The early years of Unix

  1. The first important mention of Unix was in 1973 at the ACM conference, where it was presented by the authors Dennis Ritchie and Ken Thompson.
  2. Professor Fabry from Berkeley was able to get access to Unix because AT&T was required to provide Unix for legal reasons. AT&T was involved in anti-trust cases and could only profit from telecommunications system software if they sold it at a very low price. Therefore, Fabry requested the system and was provided with it.
  3. It is important to note that AT&T is located on the East Coast, in New Jersey, while Berkeley is located on the West Coast, in California.
  4. One of the first applications developed on early Unix was the Ingres database system. PostgreSQL is a direct descendant of this database.
  5. Ken Thompson himself came to Berkeley for a year and began working on a Pascal compiler for Unix. He did not finish the project, but graduate students took it over, one of whom was Bill Joy.
  6. It is important to remember that the machine on which Unix ran at the time of its creation, the PDP-11, was very small compared to the PDP-10 or IBM machines. It was simply a relatively inexpensive machine on which an experimental operating system was running, created somewhere in the back office of a large company. This was the beginning of hacker culture.
  7. Unix had a shell, a terminal, and a very weak editor called ed.
  8. The first editor was one-dimensional, meaning that you could only see one line at a time and you could only move in one direction, word by word. It was like a typewriter, except that you couldn’t see what was above or below. Try typing ed in a terminal and you will see for yourself.
  9. In 1975, the Teletype came out, which had a glass screen and was able to display in two dimensions, meaning the entire page, and it was possible to move the cursor. The first editor, ed, was no longer sufficient.
  10. The first successor to ed was called EM — editor for mortals.

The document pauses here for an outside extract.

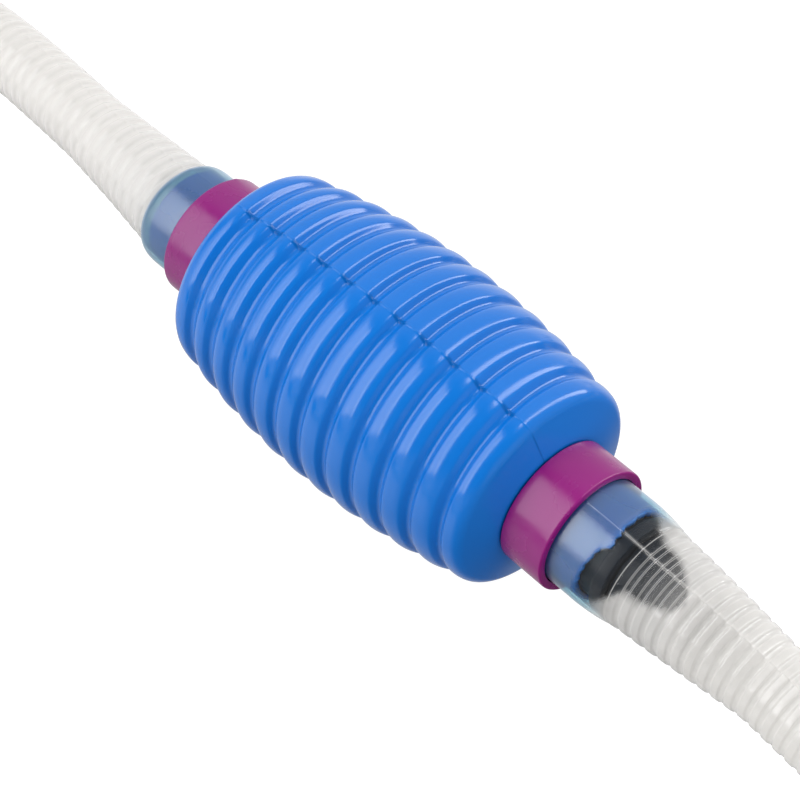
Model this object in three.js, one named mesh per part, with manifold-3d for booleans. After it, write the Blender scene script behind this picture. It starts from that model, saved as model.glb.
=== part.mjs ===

It was developed in London.
  11. Unix was distributed not as binary code with an installer, but as the entire source code. This meant that it was actually open source. So, when the author of a new editor wanted to see how the first editor worked, he just had to look at the code and improve it a bit. This openness and modifiability is the beginning of a new community and the driving force behind the success of Unix.
  12. This community was of a university type, and the success of Unix was also enabled by the low cost of hardware and the easy availability of software.
  13. The EM editor came to Berkeley from London, and when Bill Joy saw how it worked, he added his own improvements and created the third editor, EX, which stands for “Extended”.
  14. EX had an open or visual mode, in which the program was opened on the entire glass screen of the terminal, and it was possible to edit the entire file in two dimensions and move around it in all four directions. This is the birth of the cult editor vi.
  15. In 1977, the Berkeley 1BSD distribution was created. It included a Pascal compiler, the ex editor, the A-Shell, and one game called Trek.
  16. In general, what matters to a Unix user is the application that can be used with the shell.
  17. BSD is not the first distribution, nor is it the beginning of the tradition of software distribution. It did not create or define the category of distribution — it simply used existing established trends. It is important because of the influence it has created, namely by branching out the family tree of which it is a part.
  18. The vi editor is the same as ex, except for its visual mode.
  19. In BSD2, a new shell, the c-shell, was also added.
  20. The shell and terminal are not an integral part of the Unix kernel. They are simply ordinary programs that run on the system. Therefore, they can be replaced with something else. For example, bash can be replaced with zsh or fish.
  21. Another important improvement is history. In addition to history, there is also job control, which means sending tasks to the background while the dialogue remains under the control of the user. Therefore, Unix also has multitasking in 1979. PC and DOS do not exist yet.